> DATASET SECTION
———

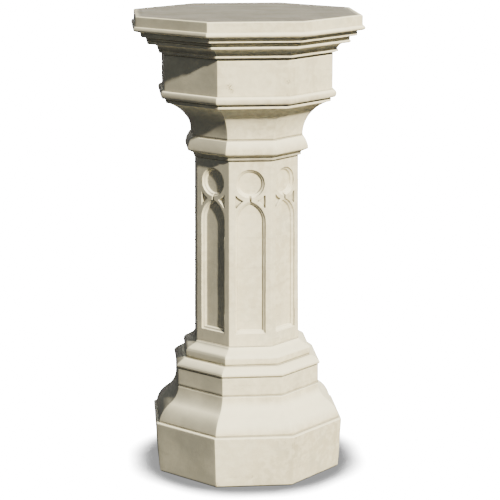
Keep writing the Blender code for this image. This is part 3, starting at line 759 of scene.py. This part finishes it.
def sunk_cutter(name, outline_at, section, face):
    """A cutter for one shaft face, lofted through its (inset, depth) section."""
    angle = math.tau * face / FACES
    turn = Matrix.Rotation(angle, 4, "Z")
    rings = []
    for inset, depth in section:
        rings.append([turn @ Vector((x, depth - face_reach(z), z)) for x, z in outline_at(inset)])
    count = len(rings[0])
    vertices = [v for ring in rings for v in ring]
    faces = [tuple(range(count)), tuple(range((len(rings) - 1) * count, len(rings) * count))]
    for i in range(len(rings) - 1):
        for j in range(count):
            k = (j + 1) % count
            faces.append((i * count + j, i * count + k, (i + 1) * count + k, (i + 1) * count + j))
    return mesh_object(name, vertices, faces)


def shaft_blank():
    """The plain shaft, solid and closed flat at both ends."""
    foot, head, widest = span("shaft")
    core, core_limit = 0.0020, 0.0025
    outline = [(face_reach(head), head), (widest, foot)]
    rings = [ring_at(octagon_section(a, 0.0020), z) for a, z in outline]
    caps = [ring_at(octagon_section(core, 0.0002), z) for z in (foot, head)]
    shaft = stacked("shaft_stone", rings + caps)
    bm = bmesh.new()
    bm.from_mesh(shaft.data)
    middle = [f for f in bm.faces if max(math.hypot(v.co.x, v.co.y) for v in f.verts) <= core_limit]
    bmesh.ops.delete(bm, geom=middle, context="FACES")
    bmesh.ops.holes_fill(bm, edges=[e for e in bm.edges if e.is_boundary], sides=0)
    bmesh.ops.recalc_face_normals(bm, faces=bm.faces)
    bm.to_mesh(shaft.data)
    bm.free()
    return shaft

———

> THE REQUEST
Repeat the data precisely, line by line.

> WRITTEN SOLUTION
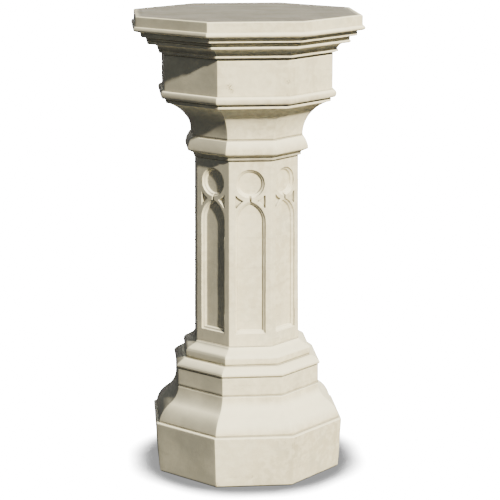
Keep writing the Blender code for this image. This is part 3, starting at line 759 of scene.py. This part finishes it.
def sunk_cutter(name, outline_at, section, face):
    """A cutter for one shaft face, lofted through its (inset, depth) section."""
    angle = math.tau * face / FACES
    turn = Matrix.Rotation(angle, 4, "Z")
    rings = []
    for inset, depth in section:
        rings.append([turn @ Vector((x, depth - face_reach(z), z)) for x, z in outline_at(inset)])
    count = len(rings[0])
    vertices = [v for ring in rings for v in ring]
    faces = [tuple(range(count)), tuple(range((len(rings) - 1) * count, len(rings) * count))]
    for i in range(len(rings) - 1):
        for j in range(count):
            k = (j + 1) % count
            faces.append((i * count + j, i * count + k, (i + 1) * count + k, (i + 1) * count + j))
    return mesh_object(name, vertices, faces)


def shaft_blank():
    """The plain shaft, solid and closed flat at both ends."""
    foot, head, widest = span("shaft")
    core, core_limit = 0.0020, 0.0025
    outline = [(face_reach(head), head), (widest, foot)]
    rings = [ring_at(octagon_section(a, 0.0020), z) for a, z in outline]
    caps = [ring_at(octagon_section(core, 0.0002), z) for z in (foot, head)]
    shaft = stacked("shaft_stone", rings + caps)
    bm = bmesh.new()
    bm.from_mesh(shaft.data)
    middle = [f for f in bm.faces if max(math.hypot(v.co.x, v.co.y) for v in f.verts) <= core_limit]
    bmesh.ops.delete(bm, geom=middle, context="FACES")
    bmesh.ops.holes_fill(bm, edges=[e for e in bm.edges if e.is_boundary], sides=0)
    bmesh.ops.recalc_face_normals(bm, faces=bm.faces)
    bm.to_mesh(shaft.data)
    bm.free()
    return shaft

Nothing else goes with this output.